May 2012

Request:

Please could you provide the following information regarding the number of Subject Access Requests you have and are currently processing?
 
1. What are the annual number of SARs you process for the last three financial years (2009/10, 2010/11, 2011/12)?
2. What are the annual totals (number of SARs) processed that were responded to beyond the 40 calendar day deadline?
3. In the last financial year (2011/12), what is the average number of days you have taken to prepare your response to an SAR (within the 40 calendar day deadline)?
4. In the last financial year (2011/12), what is the average number of days you have taken to complete the SAR response cycle e.g. from receipt of first SAR to conclusion of the enquiry?
5. In the last financial year (2011/12), what was the duration of the longest response to a single SAR (within the 40 calendar day deadline)?
6. In the last financial year (2011/12), what was the duration of the longest completion time for a single SAR e.g. from receipt of first SAR to conclusion of the enquiry?
7. What is the total number of current SARs you are processing?
8. Of the total number currently being processed, what is the number that is outside the 40 calendar day deadline?
9. How many full-time equivalent staff are processing SAR requests?
10. What is the nature of the requests?

Outcome:

Successful

Response:

1. 2009-10       68
    2010-11      136
    2011-12       61

2. During the last three financial years (2009/10, 2010/11, 2011/12), one SAR was partially responded to beyond the 40 calendar day deadline. Although the response to this SAR was sent within the time limit, a total of three emails relating to the request were discovered and communicated to the enquirer beyond the statutory deadline.

3. In the last financial year (2011/12), the average number of days taken to prepare our response to a SAR (within the 40 calendar day deadline) was 6.5 days. Since our computer system records working time in hours, this figure was reached by dividing the average time spent preparing a response to a SAR in hours by 7.12 hours, which equates to a standard working day at The National Archives.

4. In the last financial year (2011/12), the average number of days taken to complete the SAR response cycle (e.g. from receipt of first SAR to conclusion of the enquiry) was 6.5 days.

5. In the last financial year (2011/12), the duration of the longest response to a single SAR (within the 40 calendar day deadline) was 19 days.

6. In the last financial year (2011/12), the duration of the longest completion time for a single SAR (e.g. from receipt of first SAR to conclusion of the enquiry) was 19 days.

7. There are no SARs currently being processed at The National Archives. This figure is correct as of 24 April 2012 when the response to your Freedom of Information request was initiated. Please note, as stated in the explanatory notes that precede this response that this figure relates only to the information we store and can therefore provide for analysis - 'business as usual' cases are not included.
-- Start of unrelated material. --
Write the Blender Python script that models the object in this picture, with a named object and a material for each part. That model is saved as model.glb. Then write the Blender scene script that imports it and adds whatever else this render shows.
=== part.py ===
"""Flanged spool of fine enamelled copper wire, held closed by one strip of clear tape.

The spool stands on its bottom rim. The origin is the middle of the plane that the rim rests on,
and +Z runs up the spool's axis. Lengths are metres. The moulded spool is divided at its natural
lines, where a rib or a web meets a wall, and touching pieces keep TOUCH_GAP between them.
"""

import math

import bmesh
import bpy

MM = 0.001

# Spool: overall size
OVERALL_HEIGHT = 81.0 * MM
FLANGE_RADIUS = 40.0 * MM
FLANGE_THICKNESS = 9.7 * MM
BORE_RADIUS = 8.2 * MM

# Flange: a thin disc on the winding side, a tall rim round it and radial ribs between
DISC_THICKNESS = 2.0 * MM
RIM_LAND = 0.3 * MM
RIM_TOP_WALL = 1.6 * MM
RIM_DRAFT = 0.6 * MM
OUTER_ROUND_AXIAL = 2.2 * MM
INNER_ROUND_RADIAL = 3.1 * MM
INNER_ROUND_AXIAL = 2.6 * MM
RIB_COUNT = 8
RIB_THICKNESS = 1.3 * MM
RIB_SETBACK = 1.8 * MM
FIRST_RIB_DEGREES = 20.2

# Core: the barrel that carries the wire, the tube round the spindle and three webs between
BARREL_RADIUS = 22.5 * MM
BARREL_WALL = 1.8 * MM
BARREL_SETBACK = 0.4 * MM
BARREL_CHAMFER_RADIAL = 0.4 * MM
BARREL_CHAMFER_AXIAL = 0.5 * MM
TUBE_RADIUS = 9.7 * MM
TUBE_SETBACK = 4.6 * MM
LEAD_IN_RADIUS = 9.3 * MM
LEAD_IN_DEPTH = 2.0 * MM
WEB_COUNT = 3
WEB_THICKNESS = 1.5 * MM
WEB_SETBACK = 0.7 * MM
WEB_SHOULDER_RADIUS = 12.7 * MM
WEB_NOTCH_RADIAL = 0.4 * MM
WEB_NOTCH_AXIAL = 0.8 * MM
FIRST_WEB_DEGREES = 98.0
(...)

8. There are no SARs currently being processed outside of the 40 calendar day deadline.

9. No member of staff at The National Archives is exclusively responsible for the processing of SAR requests - it is not possible to disaggregate time spent processing SARs from general FOI request handling. However, there are 9 full-time equivalent staff at The National Archives who respond to SARs - when required - as part of their wider responsibilities. Alongside this team exists a Naturalisation Enquiries Team, who are responsible for processing naturalisation-related SARs, however, as previously explained, these are treated as 'business as usual' cases. As such this information is not stored by us and cannot therefore be used for analytical purposes. The Naturalisations Enquiries Team is a shared duty drawn from staff across the department who work on a rota system. There are currently about 13 members of staff in the pool from which one person will be deployed for a two hour search duty each day between Tuesday and Saturday. This forms part of their general duties.

10. We hold two different categories of information at the National Archives:

Information within our own business records and systems. This includes personal data relating to staff, members of the public with whom we have dealings, and various other individuals, just like any other government body.

Information within records transferred from other government bodies. Some of the information in these records is personal data, for example the service records of merchant navy seamen in what are called the 'seamen's pouches', duplicate certificates of naturalisation, and change of name deed poll registers.  

The SARs we receive relate mostly to the latter, or archival, category, with the majority of these SARs concerning naturalisation certificates or applications, Merchant Navy records, and Special Operations Executive personnel files.